By the time we got to San Jose the average mpg was back up to 24.2 for the trip down and the average speed during the trip down was 66.8 mph. The outside temperature going down was about 45° F. north of Shasta and 55° F. South of Shasta.
I reset the average mpg and mph display before starting back for home. On the way back up the coast on I-101 I only checked the mileage when we got home. We got 23.1 mpg on the way back with an average speed of 62.1 mph. We made a lot more stops along the coast and we got into slow traffic and highway work being done that slowed or stopped us at times. The outside temperature on the way back was about 40° F.
Overall it was a great trip and I look forward to taking more trips in this car.
After reading some of the posting on this site I had wondered if getting to far from home mite leave me stranded somewhere. This trip gave me confidence that this is not the case. The more I now about these cars the more comfortable I am with taking road trips in mine.
This car wants to be driven, fast, very fast!
I hope this info was helpful and get your Caddy on the road this summer.
Cadillacs are reliable cars. There is no reason whatsoever not to trust a cadillac of any recent vintage on a road trip any less than you would any other car. I have taken my '01 STS on several long trips and each one has been incident-free.
I agree as well. I'm not sure what posts you have been reading, but my previous cadillac showed me that I could put my trust in the name. It took anything I threw at it and never gave me any problems. I just purchased a 99 with 77k and I will be taking it 1600 miles to Florida in a week and a half for Spring Break. I have no worries about it.

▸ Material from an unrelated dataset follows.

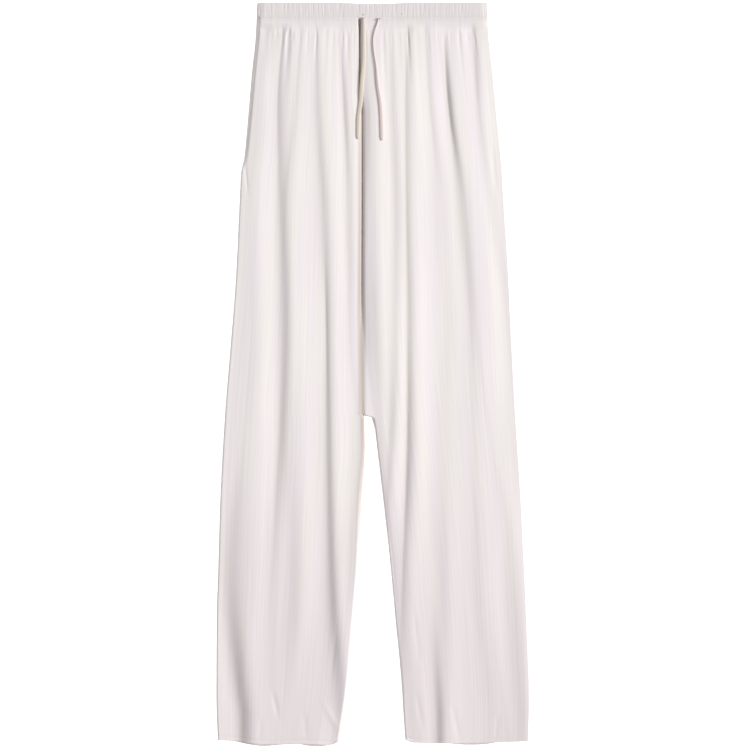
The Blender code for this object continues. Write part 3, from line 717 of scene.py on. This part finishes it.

And a headgasket problem alot of times is a problem youd already be aware of before you started a road trip, OR would be pretty progressive anyway.
Otherwise they are pretty reliable cars.
However the 750IL I just bought looks to have had some abuse, and is a 1995 model. It didnt bat an eye for 1000 miles from STL. I would NOT have trusted a caddy in similar condition to just jump in and drive 1000 miles without a major inspection first.
10 years ago I was GIVEN a '77 Fleetwood Brougham. It had well over 100,000 miles on it and the headliner was falling down in places. I had it stuck up with thumb-tacks. I drove that car on several long trips and didn't worry about a thing. On one trip I had to have the water pump replaced. MOST cars are reliabe, especially late-model cars (10 years or less). Cadillac is more reliable than most, and I haven't heard that BMW is rated as a remarkable reliable car.
On this forum, I think most of the posters are young and got their Sevilles used and at bargain prices. On top of that, afficionados are usually more apt to get a known clunker, thinking they can overcome the problems because of the deal they got on the price- hence a car with some problems. Consumer Reports has not come out and "naderized" Cadillacs.
That said, I would think that if a person thought that Cadillac was a problematic car, then that person should cut bait and go buy a Honda.
Wow I think I hit a nerve about Cadillac reliability.
Let me add a little more information by saying that this is my third Cadillac over the last 20 + years and I have trusted them in the past.
But I did have some reason for concern about a long road trip with this car. Before I purchased this car I read a lot of the posts on this forum. I feel I learned a lot about these cars and there is lots of info if you want to dig in and look. It’s a little scary at first. There are a lot of problems discussed here and seeing what are common problems and what are isolated problems is hard to sort out at first. I feel I did a good job of doing this before I purchased my Seville. This car was well maintained by the dealership and only has 40,000 miles on it. One of these items of concern is the engine crankshaft sensors. The previous owner ( I purechased the car from a private party) said they had been replaced at about 30,000 miles. After pulling all of the service records on me car I found out they had also been replaced at 7,000 miles. Several weeks before this trip the car started stalling at stops. No codes showed up. One time the car had to wait several minutes before it would start. Because of all the posts related to crankshaft sensors and their failings I assumed this was the problem. The dealership backed up this opinion and said they only last about 20,000 miles a lot of the time. I replaced the sensors one week before the trip and have had no stalling sense. When I left on my trip I wasn’t sure if this had fixed the problem because of no codes and only one week of driving the car after replacing them before the trip.
I hope this helps those concern understand my thinking on this.
For some reason '01 seems to have been a particularly bad year for the crank sensor thing. My first Seville was an 01 and it was a disaster from day one. The crank sensors had already been replaced once at 26k and I had to have them replaced again, then I had the intermediate steering shaft lubrication issue, service stability warnings, broken switchplates and on and on.
My 98 was much more reliable, and it had 100k on it.